Budget Article 45 in the budget before the 2008 legislature would move the board and the Coastal Resources Management Council into the Department of Environmental Management as a supposed cost-saving measure. These two small agencies (with very small staffs) do something that the DEM has never done and never will do — to be responsive to the public as well as to the designated elected representatives of Rhode Island’s government.

I began work at the Water Resources Board in 1968, when the agency consisted of nine people. Today the board has six people and is still doing its job. We cannot say that about the DEM since its creation from the Department of Natural Resources, in 1968. It has become bloated and less responsive than it was in the ’60s.

Here is an idea: If the state would like to save money, instead of getting rid of two small, responsive agencies, why not have the legislature look at slashing the giant DEM down to a responsive size and save some real money. Conduct a survey of the state consisting of homeowners, large employers, farmers, small-business people, etc., and see where they think some real money can be saved. And elicit this agency’s horror stories at the same time.

The Water Resources Board is an entity for the expressed purpose of protecting the drinking-water supply, the most important use of Rhode Island’s water resources.

The DEM’s mandate concerning water resources covers recreation, stream flow, fish and wildlife, and other needs. Most are at odds with aspects of the providing of public water supply for the health, safety and economic development of Rhode Islanders. Supply is too important to be put into the DEM multi-purpose massive agency. There is a reason the Water Resources Board was originally created as a stand-alone agency for water supply, and not added to a non-responsive agency like the DEM..

This agency has maintained a hostile relationship with the Rhode Island water-supply community in conjunction with groups like the Coalition for Water Security and others to control water-supply management, water-supply development or non-development. In essence, they are telling the Rhode Island public that its municipal water suppliers and the local governments involved are incompetent. The legislature and the local governments know that this is not true. Note that the Coalition for Water Security is made up of political activists who are without professional expertise in water supply.

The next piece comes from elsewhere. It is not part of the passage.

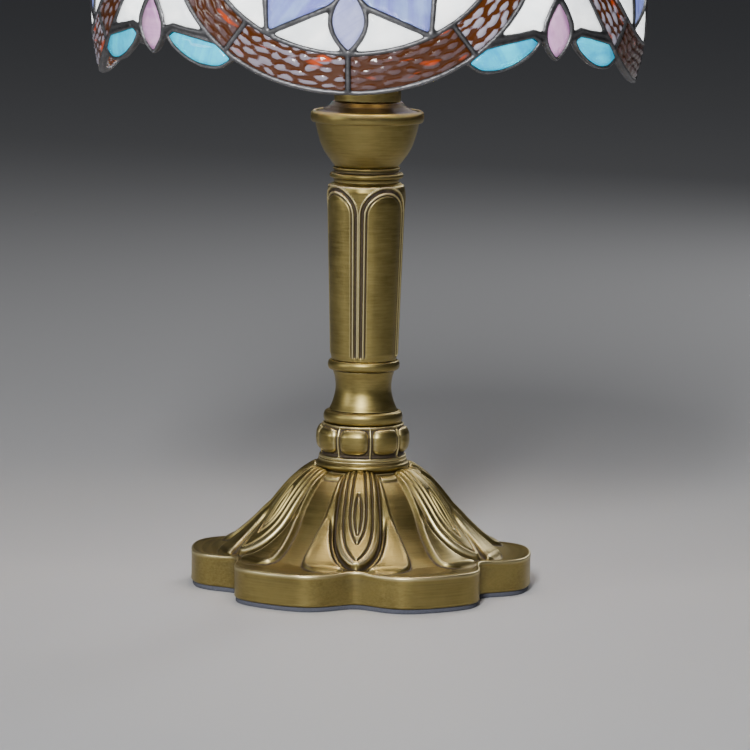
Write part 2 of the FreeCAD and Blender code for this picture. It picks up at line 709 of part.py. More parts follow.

It is the same old story. Unfortunately, the DEM stream-flow models do not work and there is no one-size-fits-all minimum-flow standard that works for all cases.

The DEM has blocked the Kent County Water Authority attempts to add a new supply for its customers to the point where Kent County finally walked away.

The DEM is not a friend of public water supply. Legislators who favor economic development throughout Rhode Island as well as the possibility of the needed regionalization of the state’s municipal water-supply systems should think twice about placing the Water Resources Board (a small, representative, responsive agency) and its vast powers into a large and non-responsive agency like the DEM.

Bill Falcone is the retired staff director of the Rhode Island Water Resources Board, past president of the Rhode Island Water Works Association, and chairman emeritus of the Nationwide Public Projects Coalition. He lives in Sarasota, Fla., and Newport.